22
Kaji
6y

So, got yet another one of those, "Ha! Sending this from your own e-mail address is proof I've infected your machine and recorded video of you synced to your browsing history! Send me bitcoin!" e-mails today. Just with a fun twist:

He claims to have infected my computer on November 8th, 2018 (for later readers: 4 days after the e-mail was sent).

Was about to give them points on creativity the other day; got a Japanese translation of it that was actually pretty spot-on all things considered, and then a Korean copy of it again the next day (just in case I couldn't read English or Japanese, I guess?).

But seriously, you're trying to pull this kind of scam, and can't even tell your bot to successfully pick a date *in the past*?

Comments
  • 4
    I got this one too. But, they said my password is my college name and they sent the email through my fallback server which is an open relay... So really manual work it seems
  • 2
    https://ted.com/talks/...
    Had to think of this while reading your rant :)
  • 0
    I like to think they put these inconsistencies in the scam emails so they know what to look for so they don't fall for their own tricks.

    Or maybe they wrote the scam software with certain bugs and released it online, and when they get an email created with their own software, they use a backdoor or whatever that they wrote into it to scam the scammer.

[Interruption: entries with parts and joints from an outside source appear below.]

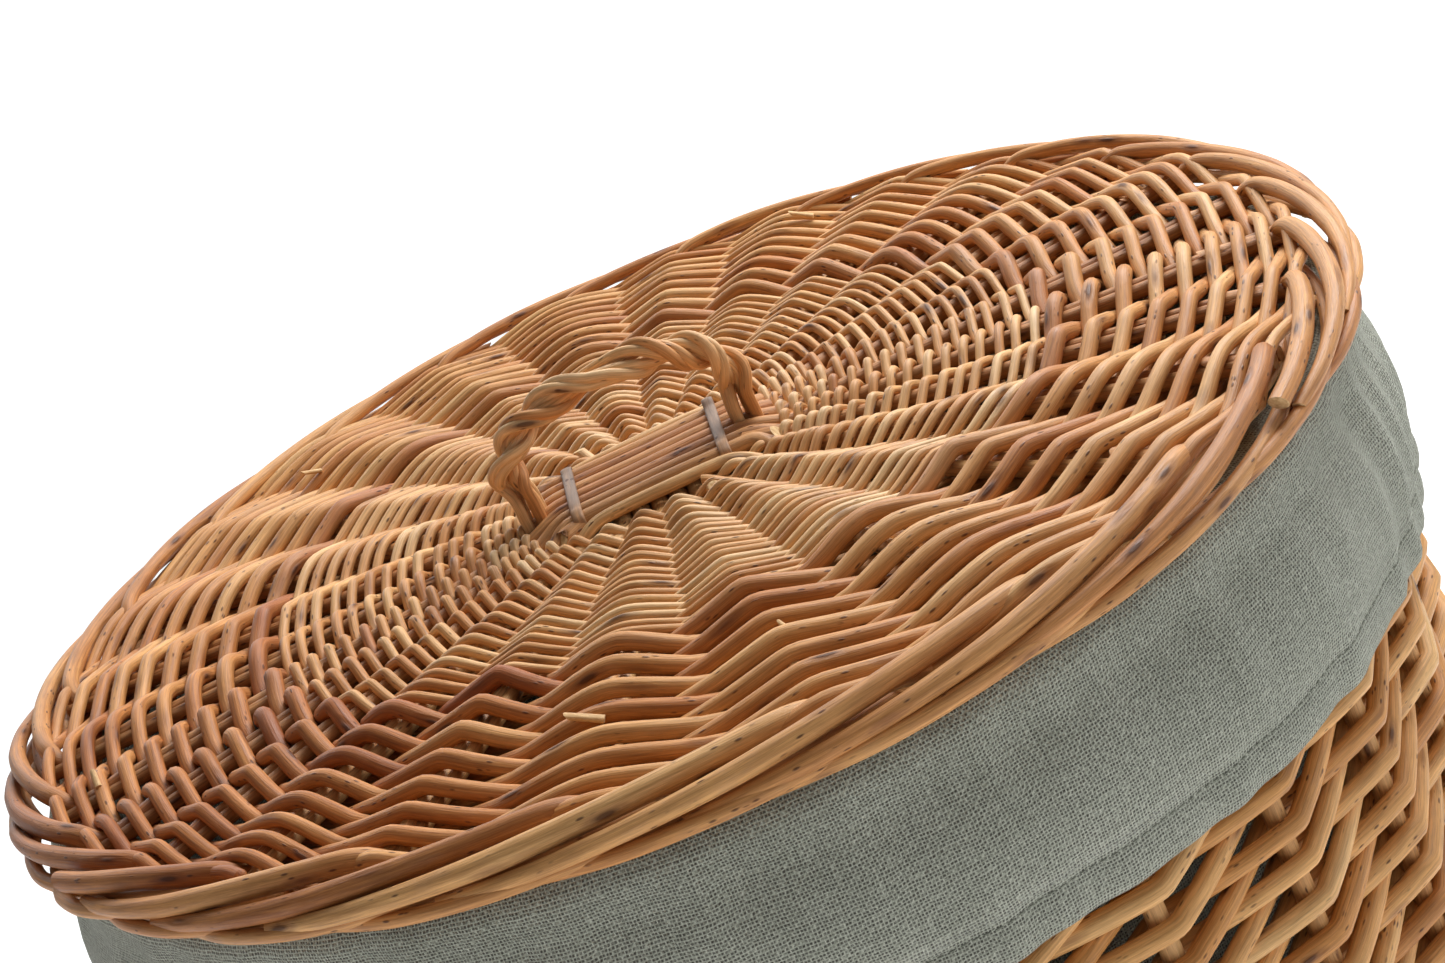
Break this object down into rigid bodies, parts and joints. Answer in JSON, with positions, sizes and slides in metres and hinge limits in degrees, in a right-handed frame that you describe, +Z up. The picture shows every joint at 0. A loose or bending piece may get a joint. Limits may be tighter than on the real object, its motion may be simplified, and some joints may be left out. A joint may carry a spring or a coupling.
{
  "type": "laundry basket",
  "caption": "Round woven willow laundry basket with a flat lift-off lid, a roped loop handle and a linen lining folded over the rim.",
  "frame": {"origin": "on the floor, under the middle of the basket", "axes": "+Z up; X runs along the lid's handle; the basket is round, so front and back look alike"},
  "size_m": [0.46, 0.46, 0.6113],
  "materials": {
    "lid_stick_willow": "buff willow rod, satin",
    "base_stick_willow": "buff willow rod, satin",
    "fine_willow": "thin straw-coloured willow, satin",
    "lid_willow": "buff willow, satin",
    "border_willow": "buff willow, satin",
    "lashing_willow": "split willow skein, grey-brown",
    "handle_willow": "twisted willow, satin",
    "wall_willow": "golden buff willow, satin",
    "stake_willow": "buff willow rod, satin",
    "linen": "plain-weave sage grey linen, matt",
    "elastic": "woven elastic tape, matt"
  },
  "bodies": {
    "basket": {"foot_border": "wall_willow", "base_upper_stick_1": "base_stick_willow", "base_upper_stick_2": "base_stick_willow", "base_upper_stick_3": "base_stick_willow", "base_upper_stick_4": "base_stick_willow", "base_lower_stick_1": "base_stick_willow", "base_lower_stick_2": "base_stick_willow", "base_lower_stick_3": "base_stick_willow", "base_weave": "wall_willow", "lower_wale": "wall_willow", "side_weave": "wall_willow", "side_stakes": "stake_willow", "rim_border": "wall_willow", "lining_wall_and_cuff": "linen", "lining_bottom_panel": "linen", "cuff_elastic": "elastic"},
    "lid": {"lid_upper_stick_1": "lid_stick_willow", "lid_upper_stick_2": "lid_stick_willow", "lid_upper_stick_3": "lid_stick_willow", "lid_upper_stick_4": "lid_stick_willow", "lid_upper_stick_5": "lid_stick_willow", "lid_upper_stick_6": "lid_stick_willow", "lid_upper_stick_7": "lid_stick_willow", "lid_lower_stick_1": "lid_stick_willow", "lid_lower_stick_2": "lid_stick_willow", "lid_lower_stick_3": "lid_stick_willow", "lid_lower_stick_4": "lid_stick_willow", "lid_lower_stick_5": "lid_stick_willow", "lid_lower_stick_6": "lid_stick_willow", "lid_inner_pairing": "fine_willow", "lid_fine_weave": "fine_willow", "lid_thick_weave": "lid_willow", "lid_border": "border_willow", "lid_lashing_left": "lashing_willow", "lid_lashing_right": "lashing_willow", "lid_handle_strand_1": "handle_willow", "lid_handle_strand_2": "handle_willow"}
  },
  "joints": [
    {"name": "lid_lift", "type": "slide", "parent": "basket", "child": "lid", "axis": [0, 0, 1], "range_m": [0, 0.35]}
  ]
}
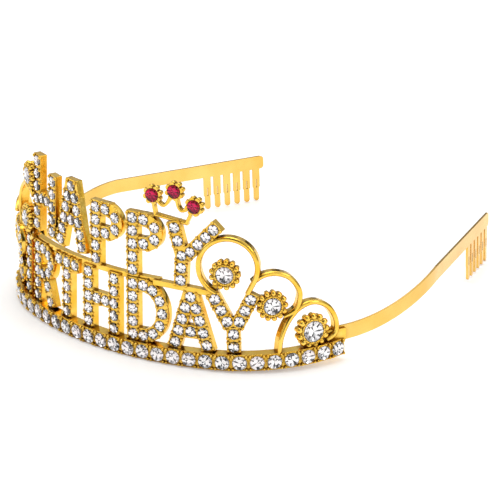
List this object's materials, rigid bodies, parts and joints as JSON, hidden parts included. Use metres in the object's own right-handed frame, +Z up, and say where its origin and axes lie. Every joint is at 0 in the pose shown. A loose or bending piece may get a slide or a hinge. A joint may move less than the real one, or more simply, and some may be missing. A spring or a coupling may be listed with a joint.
{
  "type": "birthday crown",
  "caption": "Gold tiara with two rows of stoned block letters on a curved stone rail, flowers in wire scrolls, a small red stone crown and two side strips with hair combs.",
  "frame": {"origin": "on the surface that the crown rests on, under the middle of its outline", "axes": "+Z up, +X to the right as the front is looked at, -Y out of the front of the rail and +Y back towards the combs"},
  "size_m": [0.1334, 0.134, 0.0545],
  "materials": {
    "cast_gold": "polished gold plate on a casting",
    "strip_gold": "polished gold plate on stamped strip",
    "clear_crystal": "clear cut glass with a foiled back",
    "red_crystal": "magenta red cut glass with a foiled back"
  },
  "bodies": {
    "root": {"front_frame": "cast_gold", "right_arm": "strip_gold", "left_arm": "strip_gold", "rail_stones": "clear_crystal", "upper_row_stones": "clear_crystal", "lower_row_stones": "clear_crystal", "flower_stone_right_inner": "clear_crystal", "flower_stone_right_middle": "clear_crystal", "flower_stone_right_outer": "clear_crystal", "flower_stone_left_inner": "clear_crystal", "flower_stone_left_middle": "clear_crystal", "flower_stone_left_outer": "clear_crystal", "flower_stone_left_top": "clear_crystal", "red_stone_left": "red_crystal", "red_stone_middle": "red_crystal", "red_stone_right": "red_crystal"}
  },
  "joints": []
}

    But it's probably just stupidity.
  • 1
    They're getting more sophisticated. The latest version just says "Summer 2018", and tries to provide more specifics to scare someone who is uneducated enough to believe that the e-mail was actually sent from their address:

    "The hacking was carried out using a hardware vulnerability through which you went online (Cisco router, vulnerability CVE-2018-0296)."